Jon M. Chu’s hit movie version of the Broadway musical Wicked (or more accurately, Wicked: Part I) has prompted a new wave of enthusiastically shipping frenemy protagonists Elphaba and Galinda/Glinda under the ship name “Gelphie.” That fandom has been present in Broadway circles since the stage show’s 2003 debut, and no wonder — Wicked’s enemies-to-friends-to-enemies(ish) arc and its themes of unrequited longing are tailor-made for fanfiction treatments. (Popular fanfiction site A03 has Gelphie-tagged Wicked fics going back as far as 2004.)
But the passion Cynthia Erivo (as Elphaba) and Ariana Grande (as Glinda) put into the characters on screen whenever they look at or touch each other has inspired a new generation to post Gelphie memes, fanfic, fan art, and video edits all over social media. And getting enthusiastic buy-in both from the movie’s stars and from original Wicked author Gregory Maguire certainly hasn’t hurt.
In a recent interview with Them, Maguire says he didn’t want to outright state in his book that Elphaba and Glinda were lovers, but that he wanted “sexual orientation and sexual diversity” to be a significant part of the book, because it’s an important part of making a fantasy setting real. In his original novel, the two women kiss — and as fans on TikTok note, that kind of lightly romantic contact has appeared in some versions of the stage play.
But Maguire says he also wanted to leave open the possibility of an unrequited love between the two of them: “[Their relationship] was modest and restrained and refined in such a way that one could imagine that one of those two young women had felt more than the other and had not wanted to say it. Or perhaps because a novelist can’t write every scene, perhaps when the lights were out and the novelist was out having a smoke in the back alley, the girls had sex in the bed on the way to the Emerald City. I wanted to propose this possibility.”
But no, Maguire hasn’t seen the Gelphie fan art or memes in the wake of the movie: “I don’t even know where one would look for an internet meme. I’m not even sure what it is.”
Meanwhile, Erivo and Grande have been open throughout their press tour about feeling that Wicked is “beautifully queer,” that Glinda is “a little in the closet,” and that their connection is built around “true love.” Even original stage show Glinda Kristin Chenoweth weighed in with a comment on an Instagram post about Glinda being queer: “I thought so too way back when…” Gelphie fans have pointed to those interview snippets as proof that the actors have their own queer headcanon for the two characters.
A lot of the fan memes have revolved around the opening lines of the song “What Is This Feeling,” where Glinda and Elphaba sing about their mutual loathing in comedically ambiguous terms that sound like they have a mutual crush: “What is this feeling, so sudden and new? / I felt the moment I laid eyes on you / My pulse is rushing / My head is reeling / My face is flushing / What is this feeling? / Fervid as a flame / Does it have a name?”

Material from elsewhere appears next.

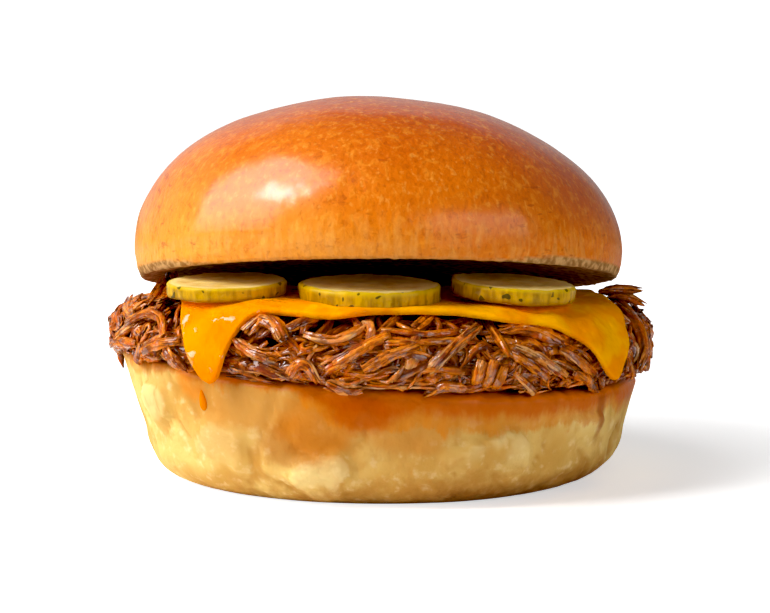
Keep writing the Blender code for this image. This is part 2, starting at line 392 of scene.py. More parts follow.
def soft_min(first, second, blend):
    """The smaller of two heights, with the crease between them rounded over about blend."""
    lowest = min(first, second)
    return lowest - blend * math.log(
        math.exp((lowest - first) / blend) + math.exp((lowest - second) / blend)
    )


def heap_top(x, y):
    """Height of the heap: level under the pickles, then following the crown down to the back."""
    under_crown = CROWN_SEAT - math.tan(CROWN_TILT) * y - HEAP_TO_CROWN
    return soft_min(HEAP_TOP - HEAP_LEAN * x, under_crown, HEAP_CREASE)


def heap_skin(angle, steps=12):
    """Half profile of the heap's upper skin, from its widest ring over the shoulder to the middle."""
    ahead = (math.cos(angle), math.sin(angle))
    widest = HEAP_RADIUS + HEAP_WIDER * ahead[0] ** 2
    shoulder = (HEAP_SHOULDER_RADIUS * ahead[0], HEAP_SHOULDER_RADIUS * ahead[1])
    top = heap_top(*shoulder)
    waist = max(HEAP_WAIST, heel_top(shoulder[0]) + HEAP_CLEAR + HEAP_WAIST_RISE)
    bulge = (widest - HEAP_SHOULDER_RADIUS, top - waist)
    points = [(widest, waist)] + arc((HEAP_SHOULDER_RADIUS, waist), bulge, 0, 90, steps)
    for k in reversed(range(steps)):
        radius = HEAP_SHOULDER_RADIUS * k / steps
        points.append((radius, heap_top(radius * ahead[0], radius * ahead[1])))
    return points


def heap_profile(angle, steps=84):
    skin = heap_skin(angle)
    widest, waist = skin[0]
    foot_height = heel_top(HEAP_FOOT_RADIUS * math.cos(angle)) + HEAP_CLEAR
    side = (widest - HEAP_FOOT_RADIUS, waist - foot_height)
    points = [(0.0, heel_top(0.0) + HEAP_CLEAR), (HEAP_FOOT_RADIUS, foot_height)]
    points += arc((HEAP_FOOT_RADIUS, waist), side, -90, 0)
    return evenly(points + skin[1:], steps)


def heap_relief(point):
    """Clumps and hollows of the heap's outside, which the loose meat follows."""
    under = smooth_step(heel_top(point.x), heel_top(point.x) + 3 * MM, point.z)
    return under * 1.5 * MM * (noise.noise(point / (9 * MM)) - 0.3)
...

And inevitably, fans who know how the whole musical plays out have been imagining a better future for Glinda and Elphaba, as happy lovers who grow old together. Like so many fancanons built around fraught, complicated relationships, the Gelphie fandom lends itself to both big, dramatic conflict and happily-ever-after hopes. It’s a wholesome, playful fandom to dig into on your social media outlet of choice. But it’s also a rare case where the creative team and the fandom seem to be both aligned on the fanfic possibilities and actively enthused about sharing them.